If your snack cupboard is empty within three to five business days because your kids have bottomless bellies, then you may be looking for ways to reduce your grocery bill. This may especially be the case if you’re feeling the effects of higher food costs due to inflation.
One cost-saving strategy is to plan your shopping ahead of time to avoid buying items you don’t need. Dominique Broadway, a personal finance expert and founder of Finances Demystified in Miami, Florida, switched from going to the store to using grocery delivery services so she knows exactly how much she’ll spend.
Broadway also recommends putting the same groceries in different delivery service provider carts so you can do a side-by-side comparison of the price difference.
“You'll be surprised, the difference can be pretty large — sometimes 40, 50 bucks difference just because of delivery fees and the inflated prices. Over time that actually does add up,” she says.
Premiums can become a noticeable expense when you pay them monthly. Adding copays every time you visit the doctor increases your out-of-pocket costs even more.
If you have a relatively healthy child and can say the same for yourself, think about whether a health savings account could save you money. HSAs can be used to pay health care expenses. The limit for HSAs in 2023 is $3,850 for individuals and $7,750 for families. The contributions are made with pre-tax dollars and are also tax-deductible. You must have a high-deductible health insurance plan to contribute to an HSA. High-deductible health plans sometimes have lower premiums, which leads to some people saving money. Keep in mind that with these plans, you may end up paying a higher deductible before your insurance starts sharing health care costs with you.

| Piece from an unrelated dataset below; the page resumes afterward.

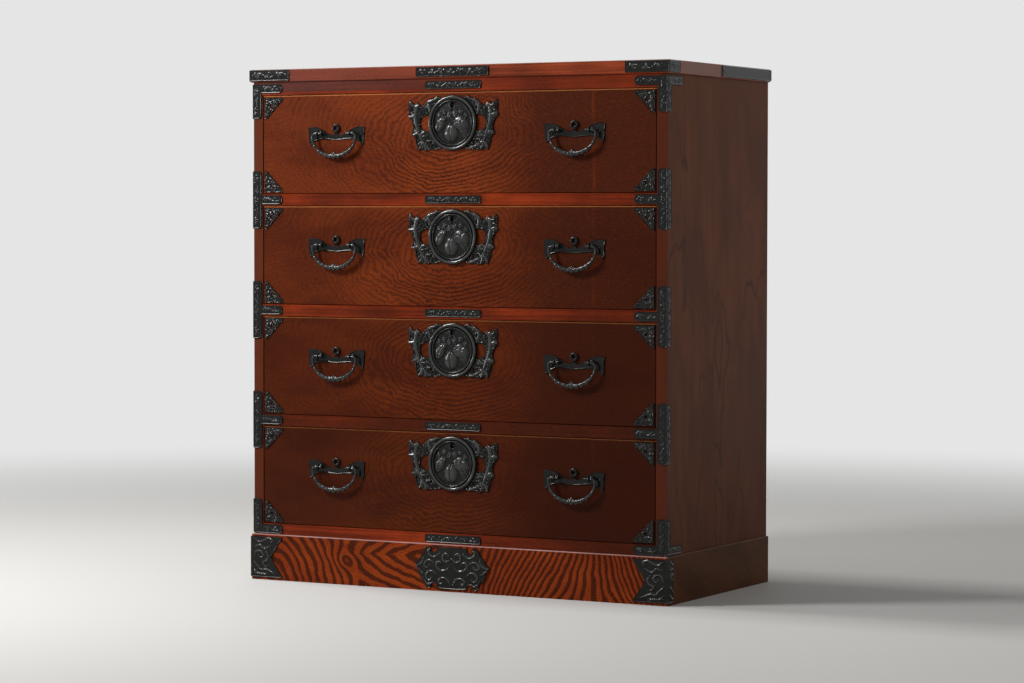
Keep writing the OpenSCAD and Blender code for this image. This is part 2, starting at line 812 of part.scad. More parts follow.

I decided to give it a test run in 2022. Since my son and I went to the doctor a handful of times that year, my out-of-pocket costs came to just about $700. The cherry on top is I had $1,500 left over thanks to my employer’s contributions to my HSA account. I can now roll that money over into the new year.
There were so many toys in my house by the end of 2022 that my son and I gave half away. This year, I'm cutting costs by making better use of free activities.
Oftentimes, parents buy children items, only to realize what they really value is experiences, Broadway says.
“I've purchased a $3 activity kit from Target and gotten hours of fun and play with my children out of something like that versus just buying them a bunch of toys,” she says. “I think that alone is a great way to cut costs and build a better relationship with your children and make more memories with them, as well.”
Speaking of experiences, there is a trampoline park near our house that offers a $20 monthly subscription for endless play. It seems more cost-effective to take my son there than to buy more trucks and excavators I'll end up tripping over.
If any of these strategies lead to savings this year, Broadway suggests investing the money in a custodial account for child-related future expenses and to help your kids build wealth.
“Take that money and invest it for your children — have it working for you and for them.”